[Start DATASET EXCERPT]
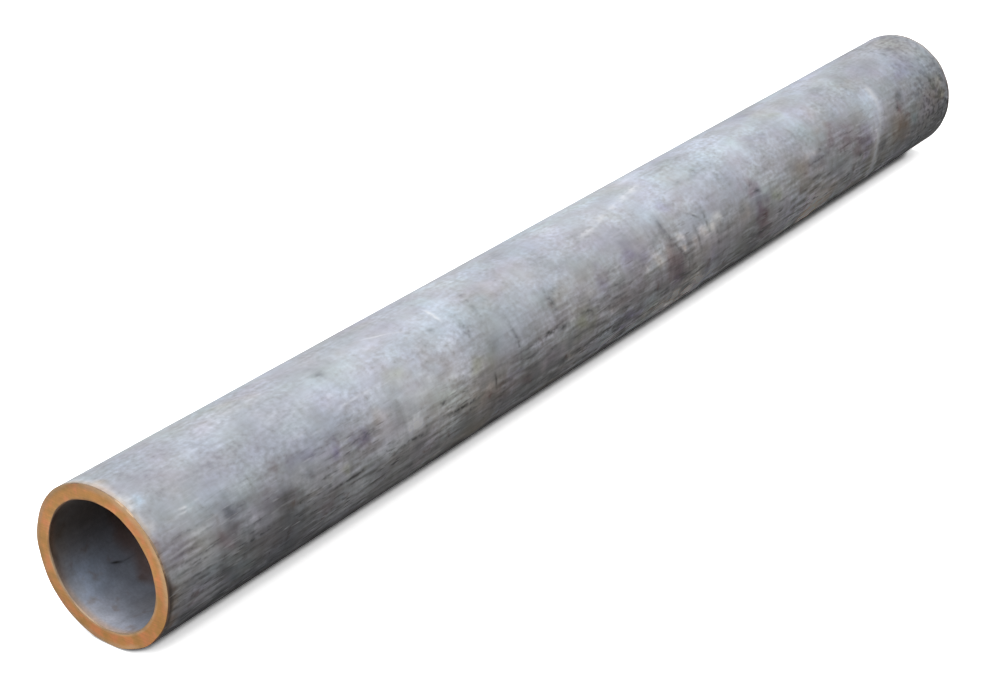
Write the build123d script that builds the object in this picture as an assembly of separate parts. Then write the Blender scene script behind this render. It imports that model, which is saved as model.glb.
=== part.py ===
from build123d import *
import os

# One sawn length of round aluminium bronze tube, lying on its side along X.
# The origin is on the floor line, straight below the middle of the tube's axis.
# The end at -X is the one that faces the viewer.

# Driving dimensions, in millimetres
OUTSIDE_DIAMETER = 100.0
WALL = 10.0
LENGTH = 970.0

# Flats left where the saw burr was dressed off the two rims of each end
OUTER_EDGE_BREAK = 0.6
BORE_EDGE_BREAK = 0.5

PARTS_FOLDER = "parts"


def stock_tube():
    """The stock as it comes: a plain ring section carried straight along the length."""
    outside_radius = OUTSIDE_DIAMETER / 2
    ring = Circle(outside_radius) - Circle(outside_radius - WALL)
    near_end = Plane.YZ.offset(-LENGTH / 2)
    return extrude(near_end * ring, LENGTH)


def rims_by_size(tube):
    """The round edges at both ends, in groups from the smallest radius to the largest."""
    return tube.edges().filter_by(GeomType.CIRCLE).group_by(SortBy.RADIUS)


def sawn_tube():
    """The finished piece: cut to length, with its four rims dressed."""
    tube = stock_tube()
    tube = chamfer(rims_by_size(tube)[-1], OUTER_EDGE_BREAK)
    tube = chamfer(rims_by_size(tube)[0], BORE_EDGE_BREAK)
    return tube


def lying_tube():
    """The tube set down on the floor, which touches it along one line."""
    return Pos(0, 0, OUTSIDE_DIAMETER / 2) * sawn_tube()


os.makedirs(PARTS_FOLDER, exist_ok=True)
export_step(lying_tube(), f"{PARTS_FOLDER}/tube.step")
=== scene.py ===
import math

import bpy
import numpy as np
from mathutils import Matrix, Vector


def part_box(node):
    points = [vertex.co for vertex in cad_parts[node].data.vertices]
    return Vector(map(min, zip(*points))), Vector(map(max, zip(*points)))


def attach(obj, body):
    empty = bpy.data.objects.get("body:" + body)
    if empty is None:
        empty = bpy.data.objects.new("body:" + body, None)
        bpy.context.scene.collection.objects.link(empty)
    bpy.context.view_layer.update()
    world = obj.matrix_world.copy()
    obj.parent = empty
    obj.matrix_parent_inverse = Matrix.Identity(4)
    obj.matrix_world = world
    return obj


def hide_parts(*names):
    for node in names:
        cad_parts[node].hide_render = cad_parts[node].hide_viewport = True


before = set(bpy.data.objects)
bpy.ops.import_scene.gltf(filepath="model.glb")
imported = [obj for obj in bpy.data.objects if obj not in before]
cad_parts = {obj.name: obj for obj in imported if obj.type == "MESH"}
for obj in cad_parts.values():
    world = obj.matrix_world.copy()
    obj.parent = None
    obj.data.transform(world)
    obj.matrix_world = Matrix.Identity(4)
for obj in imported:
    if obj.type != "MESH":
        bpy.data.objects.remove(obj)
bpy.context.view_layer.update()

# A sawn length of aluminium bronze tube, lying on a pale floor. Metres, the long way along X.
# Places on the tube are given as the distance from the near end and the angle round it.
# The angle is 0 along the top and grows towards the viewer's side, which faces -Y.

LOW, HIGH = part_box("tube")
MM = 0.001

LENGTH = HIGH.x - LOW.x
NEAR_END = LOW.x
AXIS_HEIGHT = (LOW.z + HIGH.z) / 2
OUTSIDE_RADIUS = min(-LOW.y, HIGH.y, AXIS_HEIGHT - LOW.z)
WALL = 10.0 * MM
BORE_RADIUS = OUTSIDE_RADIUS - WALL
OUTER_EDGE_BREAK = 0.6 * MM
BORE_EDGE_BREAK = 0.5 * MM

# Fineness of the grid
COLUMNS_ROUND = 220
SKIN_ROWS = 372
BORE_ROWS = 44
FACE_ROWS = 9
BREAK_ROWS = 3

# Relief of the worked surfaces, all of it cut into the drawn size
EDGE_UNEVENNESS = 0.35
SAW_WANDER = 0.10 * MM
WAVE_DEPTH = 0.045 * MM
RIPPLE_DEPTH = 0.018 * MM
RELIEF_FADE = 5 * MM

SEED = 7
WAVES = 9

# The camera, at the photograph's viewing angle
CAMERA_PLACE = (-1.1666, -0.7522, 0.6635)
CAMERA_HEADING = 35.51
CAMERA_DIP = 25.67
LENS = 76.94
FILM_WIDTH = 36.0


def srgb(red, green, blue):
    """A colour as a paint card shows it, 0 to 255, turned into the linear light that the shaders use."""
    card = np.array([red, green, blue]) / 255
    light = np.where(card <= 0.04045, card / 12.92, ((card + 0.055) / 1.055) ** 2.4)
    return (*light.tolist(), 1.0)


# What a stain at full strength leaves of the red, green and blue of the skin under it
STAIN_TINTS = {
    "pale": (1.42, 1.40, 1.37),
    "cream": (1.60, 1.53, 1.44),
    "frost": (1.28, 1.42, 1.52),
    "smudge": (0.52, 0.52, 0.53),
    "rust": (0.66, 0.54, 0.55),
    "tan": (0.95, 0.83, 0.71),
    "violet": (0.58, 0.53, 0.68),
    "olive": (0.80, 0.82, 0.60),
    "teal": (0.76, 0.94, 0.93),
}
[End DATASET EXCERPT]
* _TASK DIRECTIONS_
Everything from the line containing "for node in" down to the line containing "return (*light.tolist(), 1.0)" should be retyped exactly, both lines included, and nothing more.

* _RESULT_
    for node in names:
        cad_parts[node].hide_render = cad_parts[node].hide_viewport = True


before = set(bpy.data.objects)
bpy.ops.import_scene.gltf(filepath="model.glb")
imported = [obj for obj in bpy.data.objects if obj not in before]
cad_parts = {obj.name: obj for obj in imported if obj.type == "MESH"}
for obj in cad_parts.values():
    world = obj.matrix_world.copy()
    obj.parent = None
    obj.data.transform(world)
    obj.matrix_world = Matrix.Identity(4)
for obj in imported:
    if obj.type != "MESH":
        bpy.data.objects.remove(obj)
bpy.context.view_layer.update()

# A sawn length of aluminium bronze tube, lying on a pale floor. Metres, the long way along X.
# Places on the tube are given as the distance from the near end and the angle round it.
# The angle is 0 along the top and grows towards the viewer's side, which faces -Y.

LOW, HIGH = part_box("tube")
MM = 0.001

LENGTH = HIGH.x - LOW.x
NEAR_END = LOW.x
AXIS_HEIGHT = (LOW.z + HIGH.z) / 2
OUTSIDE_RADIUS = min(-LOW.y, HIGH.y, AXIS_HEIGHT - LOW.z)
WALL = 10.0 * MM
BORE_RADIUS = OUTSIDE_RADIUS - WALL
OUTER_EDGE_BREAK = 0.6 * MM
BORE_EDGE_BREAK = 0.5 * MM

# Fineness of the grid
COLUMNS_ROUND = 220
SKIN_ROWS = 372
BORE_ROWS = 44
FACE_ROWS = 9
BREAK_ROWS = 3

# Relief of the worked surfaces, all of it cut into the drawn size
EDGE_UNEVENNESS = 0.35
SAW_WANDER = 0.10 * MM
WAVE_DEPTH = 0.045 * MM
RIPPLE_DEPTH = 0.018 * MM
RELIEF_FADE = 5 * MM

SEED = 7
WAVES = 9

# The camera, at the photograph's viewing angle
CAMERA_PLACE = (-1.1666, -0.7522, 0.6635)
CAMERA_HEADING = 35.51
CAMERA_DIP = 25.67
LENS = 76.94
FILM_WIDTH = 36.0


def srgb(red, green, blue):
    """A colour as a paint card shows it, 0 to 255, turned into the linear light that the shaders use."""
    card = np.array([red, green, blue]) / 255
    light = np.where(card <= 0.04045, card / 12.92, ((card + 0.055) / 1.055) ** 2.4)
    return (*light.tolist(), 1.0)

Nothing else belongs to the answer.